I think I got something of the young Lucas's thumb-sucking likeness here at around six months.

And again.

The young mother, Robyn, takes a break from baby, but seems troubled by what she's reading.

Perhaps a rose will cheer her up. One feature of London parks is the wonderful way they change with the seasons. The leaves on the trees turn gold, fall off leaving stark branches, before the new growth of spring. On the ground, covered just months earlier by snow, in early spring the crocuses and daffodils emerge in a splash of colour. By mid-summer the rose gardens are ablaze, along with a variety of other flowers, including seas of poppies.
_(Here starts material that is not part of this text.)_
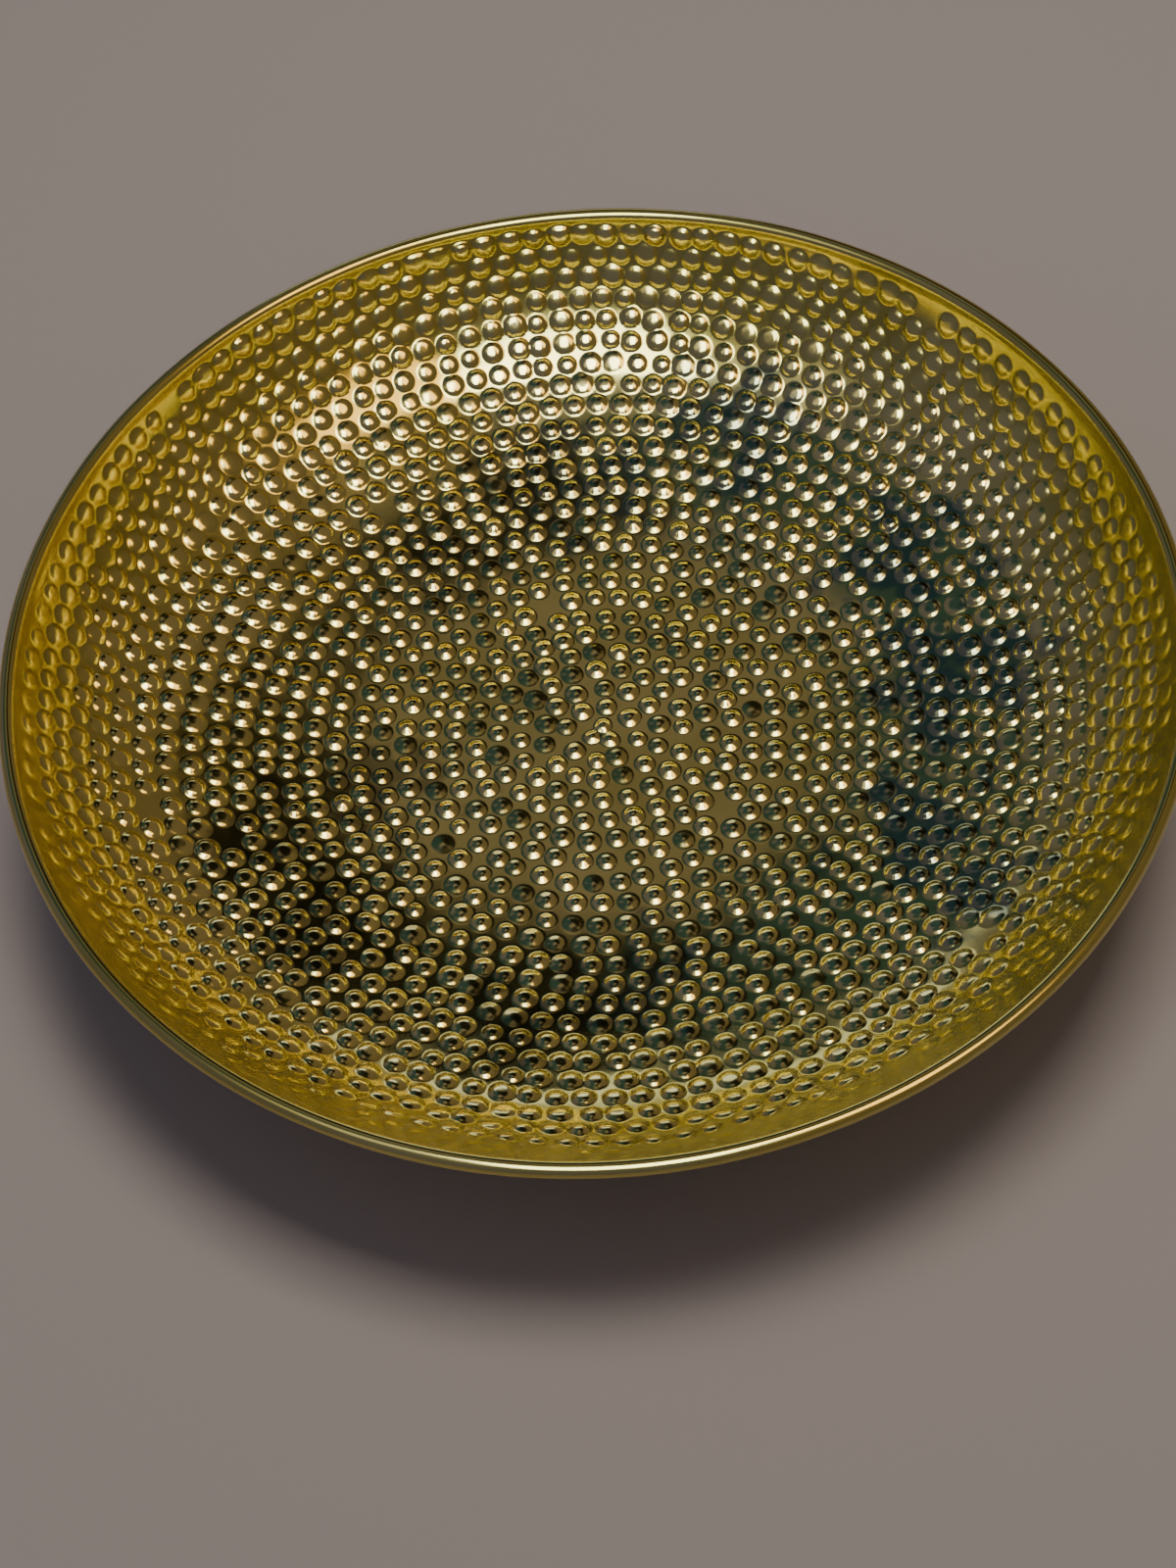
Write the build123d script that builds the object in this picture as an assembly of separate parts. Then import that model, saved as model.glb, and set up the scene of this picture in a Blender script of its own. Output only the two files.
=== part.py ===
from build123d import *
from math import cos, degrees, radians, sin
import os

# Round serving tray raised from one sheet of brass. The floor is gently dished, the wall
# curves up to a short neck, and the edge is curled outwards over a steel wire, so the rim
# is a round bead. The origin is the middle of the resting face, with +Z up through the rim.

# Driving dimensions, in millimetres and degrees.
outer_diameter = 350.0        # over the rim bead
sheet_thickness = 1.2
wire_diameter = 2.4           # stiffening wire inside the bead
wire_clearance = 0.05         # between the wire and the curl, all round
base_radius = 45.0            # flat middle of the floor, which the tray stands on
floor_edge_radius = 130.0     # where the dished floor turns into the wall
floor_edge_slope = 20.0       # slope of the sheet there, from level
wall_top_slope = 68.0         # slope of the sheet at the top of the wall
neck_bend_radius = 4.0        # bend from the wall up to the vertical neck
curl_sweep = 298.0            # how far the edge is curled round the wire
wire_butt_gap = 0.4           # between the two ends of the hoop of wire

# Worked out from those. A bend's radius is that of the sheet's upper side.
curl_inner_radius = wire_diameter / 2 + wire_clearance
curl_outer_radius = curl_inner_radius + sheet_thickness
bead_centre_radius = outer_diameter / 2 - curl_outer_radius
neck_radius = bead_centre_radius - curl_outer_radius


floor_edge_sine = sin(radians(floor_edge_slope))
wall_top_sine = sin(radians(wall_top_slope))
floor_bend_radius = (floor_edge_radius - base_radius) / floor_edge_sine
wall_top_radius = neck_radius - neck_bend_radius * (1 - wall_top_sine)
wall_bend_radius = (wall_top_radius - floor_edge_radius) / (wall_top_sine - floor_edge_sine)


def bend_centre(point, slope, radius):
    """The centre of a bend that passes through a point of the upper side at a slope."""
    turn = radians(slope)
    return (point[0] - radius * sin(turn), point[1] + radius * cos(turn))


def bend_point(centre, slope, radius):
    """The point of a bend at which the sheet has the given slope."""
    turn = radians(slope)
    return (centre[0] + radius * sin(turn), centre[1] - radius * cos(turn))


# Each bend is (centre, radius of the upper side, slope at its start, slope at its end).
floor_centre = bend_centre((base_radius, sheet_thickness), 0, floor_bend_radius)
floor_edge = bend_point(floor_centre, floor_edge_slope, floor_bend_radius)
wall_centre = bend_centre(floor_edge, floor_edge_slope, wall_bend_radius)
wall_top = bend_point(wall_centre, wall_top_slope, wall_bend_radius)
neck_centre = bend_centre(wall_top, wall_top_slope, neck_bend_radius)
bends = [
    (floor_centre, floor_bend_radius, 0, floor_edge_slope),
    (wall_centre, wall_bend_radius, floor_edge_slope, wall_top_slope),
    (neck_centre, neck_bend_radius, wall_top_slope, 90),
]
bead_centre = (bead_centre_radius, neck_centre[1])


def sheet_side(offset):
    """One side of the sheet, from the base to the neck, as arcs; offset is 0 on top."""
    return [
        CenterArc(centre, radius + offset, start - 90, end - start)
        for centre, radius, start, end in bends
    ]


def dish_section():
    """Half the section of the tray in the r-z plane: the sheet with its curled edge."""
    upper = sheet_side(0)
    lower = sheet_side(sheet_thickness)
    curl_outside = CenterArc(bead_centre, curl_outer_radius, 180, -curl_sweep)
    curl_inside = CenterArc(bead_centre, curl_inner_radius, 180, -curl_sweep)
    axis_line = Line((0, 0), (0, sheet_thickness))
    floor_top = Line((0, sheet_thickness), (base_radius, sheet_thickness))
    cut_edge = Line(curl_outside @ 1, curl_inside @ 1)
    floor_bottom = Line((base_radius, 0), (0, 0))
    outline = [axis_line, floor_top, *upper, curl_outside, cut_edge, curl_inside, *lower,
               floor_bottom]
    return make_face(Plane.XZ * Curve(outline))


def make_dish():
    """The raised sheet of brass, turned about the tray's axis."""
    return revolve(dish_section(), Axis.Z, 360)


def make_rim_wire():
    """The hoop of steel wire that the edge is curled over, with its two ends almost meeting."""
    section = Plane.XZ * Pos(*bead_centre) * Circle(wire_diameter / 2)
    gap_angle = degrees(wire_butt_gap / bead_centre_radius)
    hoop = revolve(section, Axis.Z, 360 - gap_angle)
    return Rot(0, 0, gap_angle / 2) * hoop


sub_parts = {
    "dish": make_dish(),
    "rim_wire": make_rim_wire(),
}

os.makedirs("parts", exist_ok=True)
for node, shape in sub_parts.items():
    shape.label = node
    export_step(shape, f"parts/{node}.step")
    box = shape.bounding_box()
    print(node, f"{box.size.X:.2f} x {box.size.Y:.2f} x {box.size.Z:.2f} mm")
print(f"floor bend {floor_bend_radius:.1f}, wall bend {wall_bend_radius:.1f} mm")
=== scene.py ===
import math

import bpy
import numpy as np
from mathutils import Matrix, Vector


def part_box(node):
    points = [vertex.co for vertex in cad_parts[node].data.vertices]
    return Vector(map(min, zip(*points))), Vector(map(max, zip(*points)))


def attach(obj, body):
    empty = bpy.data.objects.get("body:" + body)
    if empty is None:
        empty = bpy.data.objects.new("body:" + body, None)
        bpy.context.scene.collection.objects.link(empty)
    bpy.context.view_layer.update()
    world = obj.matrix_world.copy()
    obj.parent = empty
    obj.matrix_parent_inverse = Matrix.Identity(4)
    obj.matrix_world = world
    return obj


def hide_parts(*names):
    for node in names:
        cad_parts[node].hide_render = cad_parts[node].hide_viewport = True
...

After moving house within Acton, we ended up closer to Acton Park, which is where this was drawn in the winter. A few years later, the young Luke took a pencil to it, but I was able to erase much of his creativity.

More winter scenes in Acton Park.

Bare trees in Acton Park.

Stepping out.

I know why Van Gogh enjoyed drawing these gnarled oaks in winter. They are so full of texture and bulbous protuberances.

Robyn holds the young Luke aloft. We would shortly pack up and head home to sunny SA, Luke having spent the first seven months of his life in England.